The next jump was to biopolitics, the mode of power through which, according to Foucault, the state seeks to ensure and preserve its long-term survival by ensuring the wellbeing and reproduction of the population. The emergence of biopolitics is closely tied to social statistics: the state develops techniques that help it know the socio-economic condition of the population, the most obvious method being the census. Populations have been counted in India for a long time, thanks to rapacious rulers that needed to know what their resources – human and otherwise – were. A number of biopolitical techniques have been employed in India, from the ration card to the census, but the most ambitious project ever attempted is the Aadhaar project, now about five years old. Aadhaar seeks to give every resident of India a unique identity number and identity card validated by biometrics including fingerprints and a retinal scan. The tremendous expense of Aadhaar is justified in terms of welfare of the neediest. The purpose of the card is to bypass the middlemen who seek to extract primitive rents from those who can least afford them. In a country that does not have an official identity card, the Aadhaar project raises a number of critical political issues ranging from national security to privacy. Controversies over Aadhaar include its putative ability to link state databases that have traditionally been kept apart, as well as the question of whether it should also collect data on citizenship. At the heart of the project, however, lies the body and its now well-proven ability to affirm that it is who it says it is, confirmed by the intercession of forensic technologies.
Aadhaar and other biopolitical projects like it produce massive databases. Whatever use or misuse they may be put to, these databases are validated in the end by reference to the material bodies indexed within them. Entries in the database are no longer complete bodies but rather material fragments: retinal scans, fingerprints, blood work, DNA markers. The image of the social body that emerges from adding up individual entries in the database is a summation of these fragments, mediated by the algorithmic interface used to extract it. As a result, political invocations of ‘society’ do not mean what they once did, but rather reference an apparatus joining discrete body parts, state institutions, and new technologies: relevant publics are those social bodies interpellated by this technopolitical apparatus at any particular moment.
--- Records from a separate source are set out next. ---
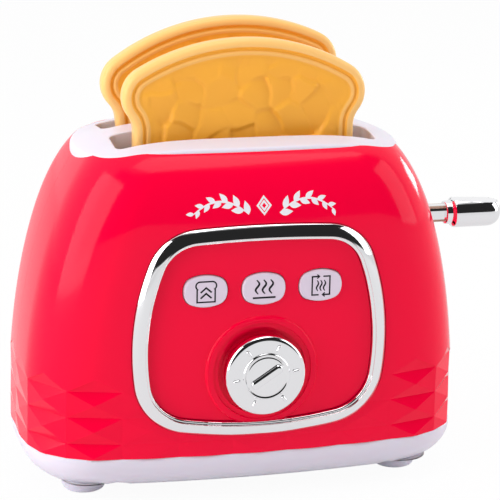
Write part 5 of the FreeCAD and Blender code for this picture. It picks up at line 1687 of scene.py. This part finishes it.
@dataclass
class Bread:
    """One loose plastic slice with a raised crust and a cracked face.

    Attributes:
        row: -1 for the front slot, 1 for the rear one.
        half: Half width at the shoulders.
        neck_half: Half width below them.
        height: Its height.
        crown_r: Radius of the top.
        shoulder_r: Radius of the shoulders.
        neck_r: Radius of the hollow under them.
        foot_r: Radius of the lower corners.
        thick: Its thickness.
        slot_y: Distance of its slot from the centre line.
        shelf_z: Height of the shelf that it stands on.
        lean: Tilt in degrees and shift of the rear slice.
        seed: Seed of the cracked face.
        cells: Number of plates on the face.
        apart: Least distance between the middles of two plates.
        steepness: Slopes that a plate can have.
        lift: How far a plate can stand out or in.
        crust_round: Rounding of the crust's edge.
        crust: Inset and depth of the points on the crust's ridges and grooves.
        pitch: Mesh size on the face.
        fade: Distance from the crust over which the relief starts.
    """

    row: int
    half: float = 51.8
    neck_half: float = 47.0
    height: float = 92.0
    crown_r: float = 90.0
    shoulder_r: float = 13.0
    neck_r: float = 10.0
    foot_r: float = 8.0
    thick: float = 9.0
    slot_y: float = 15.9
    shelf_z: float = 97.5
    lean: Point2 = (5.8, 4.1)
    seed: int = 5
    cells: int = 78
    apart: float = 7.6
    steepness: Point3 = (0.06, 0.11, 0.16)
    lift: float = 0.25
    crust_round: float = 2.6
    crust: tuple[Point2, ...] = ((3.1, 0.0), (3.5, 0.16), (3.8, 0.5), (4.05, 0.86), (4.4, 0.98),
                                 (4.8, 0.9), (5.15, 0.5), (5.5, 0.26), (5.9, 0.24), (6.4, 0.42),
                                 (7.0, 0.66), (7.8, 0.72))
    pitch: float = 0.85
    fade: float = 4.0

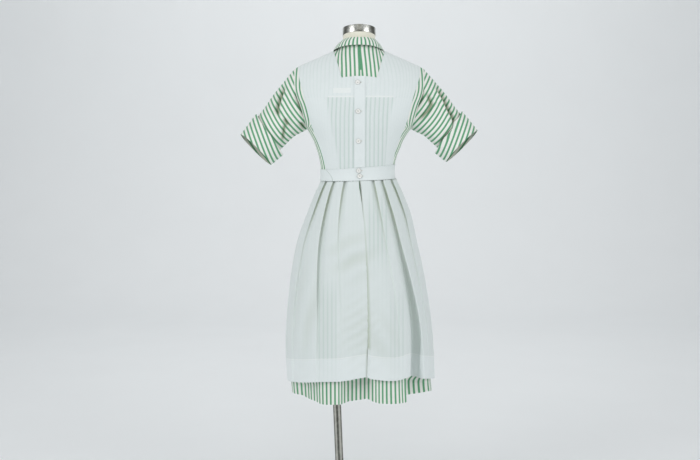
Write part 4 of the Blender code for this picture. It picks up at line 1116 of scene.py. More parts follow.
def skirt_stations():
    """The columns of both skirts, in order from the centre front round to the left, the back and the right.

    Each is the two key columns it lies between and its share of the way. A key column is a place of a pleat's
    section, the opening's middle or a fixed angle.
    """
    keys = []
    for number, row in enumerate(PLEATS):
        for sample in range(len(PLEAT_SECTION)):
            keys.append(("pleat", number, sample))
    keys += [("opening",), ("fixed", -SIDE_SEAM_DEG), ("fixed", SIDE_SEAM_DEG), ("fixed", -180.0), ("fixed", 180.0)]
    keys.sort(key=lambda key: key_angles(key, 0.0)[1])
    stations = []
    for low, high in zip(keys, keys[1:]):
        span = max(key_angles(high, down)[1] - key_angles(low, down)[1] for down in (0.0, 0.5, 1.0))
        cells = max(1, math.ceil(span / SKIRT_STEP_DEG))
        stations += [(low, high, i / cells) for i in range(cells)]
    return stations + [(keys[-1], keys[-1], 0.0)]


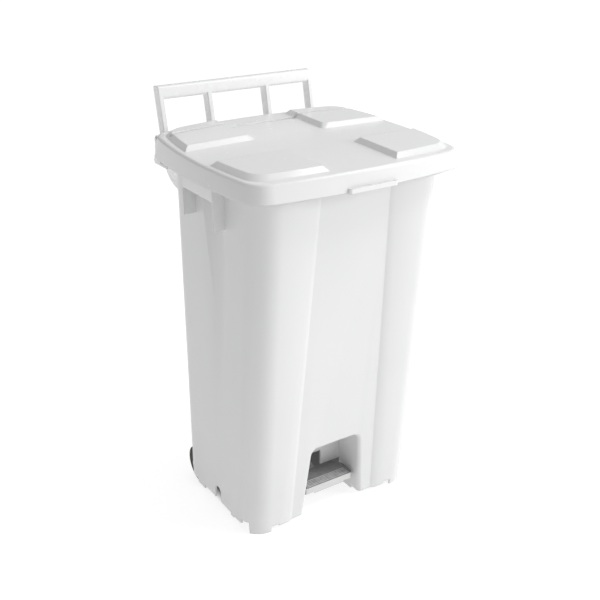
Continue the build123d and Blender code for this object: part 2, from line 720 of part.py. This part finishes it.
def wheel_hub(side):
    width = WHEEL_X[1] - WHEEL_X[0]
    middle = side * (WHEEL_X[0] + WHEEL_X[1]) / 2
    hub = bar_x((middle - width / 2, middle + width / 2), WHEEL_Y, WHEEL_R, HUB_R)
    for end in (-1, 1):
        face = middle + end * width / 2
        x = sorted((face - end * 8, face + end))
        well = bar_x(x, WHEEL_Y, WHEEL_R, HUB_R - 4) - bar_x(x, WHEEL_Y, WHEEL_R, 9.5)
        hub -= well
    for i in range(5):
        angle = 72 * i
        spoke = Pos(middle, WHEEL_Y, WHEEL_R) * Rot(angle, 0, 0) * Pos(0, 0, 16.5) * Box(width - 6, 4, 16)
        hub += spoke
    return hub - bar_x((middle - 20, middle + 20), WHEEL_Y, WHEEL_R, AXLE_R + RUNNING)


def wheel_tyre(side):
    x = sorted((side * WHEEL_X[0], side * WHEEL_X[1]))
    tyre = bar_x(x, WHEEL_Y, WHEEL_R, WHEEL_R)
    tyre = fillet(tyre.edges().filter_by(GeomType.CIRCLE), 4.0)
    return tyre - bar_x((x[0] - 1, x[1] + 1), WHEEL_Y, WHEEL_R, HUB_R)


def axle_pins():
    return both_sides(bar_x((151.0, TUB_HALF_W - WALL - 0.3), WHEEL_Y, WHEEL_R, AXLE_R))


def axle_washers():
    """Spacers between each wheel and the rib beside it."""
    ring = bar_x((161.6, 165.4), WHEEL_Y, WHEEL_R, 9.5) - bar_x((160, 168), WHEEL_Y, WHEEL_R, AXLE_R + RUNNING)
    return both_sides(ring)


PARTS = {
    "tub": tub,
    "push_handle": push_handle,
    "handle_screws": lambda: screws(HANDLE_SCREWS, BACK_PLATE_Y[1]),
    "hinge_pins": hinge_pins,
    "rod_guides": rod_guides,
    "guide_screws": lambda: screws(GUIDE_SCREWS, GUIDE_PLATE_Y[1]),
    "axle_pins": axle_pins,
    "axle_washers": axle_washers,
    "pedal_pin": pedal_pin,
    "pin_clips": pin_clips,
    "lid": lid,
    "lid_buffers": lid_buffers,
    "crank_pin": crank_pin,
    "push_rod": push_rod,
    "rod_head": rod_head,
    "rod_foot": rod_foot,
    "pedal_lever": pedal_lever,
    "pedal_tread": pedal_tread,
    "tread_screws": tread_screws,
    "lever_pin": lever_pin,
    "left_wheel_hub": lambda: wheel_hub(-1),
    "left_wheel_tyre": lambda: wheel_tyre(-1),
    "right_wheel_hub": lambda: wheel_hub(1),
    "right_wheel_tyre": lambda: wheel_tyre(1),
}

for name, make in PARTS.items():
    export_step(Pos(0, -MIDDLE_Y, 0) * make(), f"parts/{name}.step")
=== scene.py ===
import json
import math

import bmesh
import bpy
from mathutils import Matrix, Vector


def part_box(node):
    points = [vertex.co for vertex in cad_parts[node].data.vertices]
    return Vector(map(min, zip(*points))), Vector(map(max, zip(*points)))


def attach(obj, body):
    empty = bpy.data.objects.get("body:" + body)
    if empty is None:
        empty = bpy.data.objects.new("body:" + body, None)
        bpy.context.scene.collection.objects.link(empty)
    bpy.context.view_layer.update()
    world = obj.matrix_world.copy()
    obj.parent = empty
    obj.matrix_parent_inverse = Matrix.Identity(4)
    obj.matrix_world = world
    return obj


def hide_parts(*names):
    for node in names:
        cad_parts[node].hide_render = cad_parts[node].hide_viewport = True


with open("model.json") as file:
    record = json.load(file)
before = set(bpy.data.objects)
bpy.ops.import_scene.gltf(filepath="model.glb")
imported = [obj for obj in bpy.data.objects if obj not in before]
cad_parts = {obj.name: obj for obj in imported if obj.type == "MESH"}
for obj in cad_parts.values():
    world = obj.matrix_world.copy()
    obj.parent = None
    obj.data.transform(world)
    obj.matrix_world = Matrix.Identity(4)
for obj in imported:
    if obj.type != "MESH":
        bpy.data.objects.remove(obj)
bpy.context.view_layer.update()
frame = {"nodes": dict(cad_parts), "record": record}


# ------------------------------------------------------------------ shader maths

BEVEL_SAMPLES = 6


class Value:
    """A number in a shader, used in Python expressions."""

    def __init__(self, finish, socket):
        self.finish = finish
        self.socket = socket

    def maths(self, operation, *others):
        node = self.finish.add("ShaderNodeMath", {"operation": operation}, [self, *others])
        return Value(self.finish, node.outputs[0])

    def reflected(self, operation, other):
        node = self.finish.add("ShaderNodeMath", {"operation": operation}, [other, self])
        return Value(self.finish, node.outputs[0])

    def __add__(self, other):
        return self.maths("ADD", other)

    __radd__ = __add__

    def __sub__(self, other):
        return self.maths("SUBTRACT", other)

    def __rsub__(self, other):
        return self.reflected("SUBTRACT", other)

    def __mul__(self, other):
        return self.maths("MULTIPLY", other)

    __rmul__ = __mul__

    def __pow__(self, other):
        return self.maths("POWER", other)

    def most(self, other):
        return self.maths("MAXIMUM", other)

    def size(self):
        """The value without its sign."""
        return self.most(self * -1.0)

    def between(self, low, high):
        """0 below low, 1 above high, straight between them."""
        node = self.finish.add("ShaderNodeMapRange", {"clamp": True}, [self, low, high])
        return Value(self.finish, node.outputs[0])


class Finish:
    """One material and the nodes that make it."""

    def __init__(self, name):
        self.material = bpy.data.materials.new(name)
        self.material.use_nodes = True
        self.nodes = self.material.node_tree.nodes
        self.links = self.material.node_tree.links
        self.nodes.clear()
        self.shader = self.nodes.new("ShaderNodeBsdfPrincipled")
        output = self.nodes.new("ShaderNodeOutputMaterial")
        self.links.new(self.shader.outputs[0], output.inputs[0])
        self.place = self.add("ShaderNodeTexCoord").outputs["Object"]
        parts = self.add("ShaderNodeSeparateXYZ", {}, [self.place])
        self.x, self.y, self.z = [Value(self, s) for s in parts.outputs]

    def put(self, socket, value):
        if isinstance(value, Value):
            value = value.socket
        if isinstance(value, bpy.types.NodeSocket):
            self.links.new(value, socket)
        else:
            socket.default_value = value

    def add(self, kind, settings=None, values=()):
        """Any node: its settings first, then what goes into its sockets."""
        node = self.nodes.new(kind)
        for key, value in (settings or {}).items():
            setattr(node, key, value)
        pairs = values.items() if isinstance(values, dict) else enumerate(values)
        for key, value in pairs:
            self.put(node.inputs[key], value)
        return node

    def stretched(self, scale):
        return self.add("ShaderNodeMapping", {}, {"Vector": self.place, "Scale": scale}).outputs[0]

    def noise(self, scale, detail=4.0, roughness=0.55, place=None):
        values = {"Vector": place or self.place, "Scale": scale}
        values.update({"Detail": detail, "Roughness": roughness})
        return Value(self, self.add("ShaderNodeTexNoise", {}, values).outputs["Fac"])

    def cells(self, scale):
        values = {"Vector": self.place, "Scale": scale}
        return Value(self, self.add("ShaderNodeTexVoronoi", {}, values).outputs["Distance"])

    def rounded_normal(self, radius):
        node = self.add("ShaderNodeBevel", {"samples": BEVEL_SAMPLES}, {"Radius": radius})
        return node.outputs[0]

    def edges(self, radius, low=0.02, high=0.2):
        """1 where the surface turns sharply, 0 on its flats."""
        rounded = self.rounded_normal(radius)
        normal = self.add("ShaderNodeNewGeometry").outputs["Normal"]
        dot = self.add("ShaderNodeVectorMath", {"operation": "DOT_PRODUCT"}, [rounded, normal])
        return (1.0 - Value(self, dot.outputs["Value"])).between(low, high)

    def blend(self, factor, first, second):
        node = self.add("ShaderNodeMix", {"data_type": "RGBA"}, {0: factor})
        ends = [socket for socket in node.inputs if socket.type == "RGBA"]
        self.put(ends[0], first)
        self.put(ends[1], second)
        return [socket for socket in node.outputs if socket.type == "RGBA"][0]

    def bump(self, height, distance, rounding=0.0):
        """Fine relief, over edges whose shine is softened by a rounding."""
        values = {"Height": height, "Distance": distance}
        if rounding:
            values["Normal"] = self.rounded_normal(rounding)
        node = self.add("ShaderNodeBump", {}, values)
        self.links.new(node.outputs[0], self.shader.inputs["Normal"])

    def surface(self, **values):
        for name, value in values.items():
            self.put(self.shader.inputs[name.replace("_", " ")], value)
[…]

I am still thinking through the implications of what is, to me, a rather grim and dystopic present: the implications for what we mean by politics and for what we mean by the social.
TASA gave me the rare opportunity to reflect aloud on these concerns, for which I am thankful, and to get lots of useful and critical feedback from those stalwarts attending a session that cruelly began at 9 in the morning after a wonderful conference dinner the night before, for which I am in awe.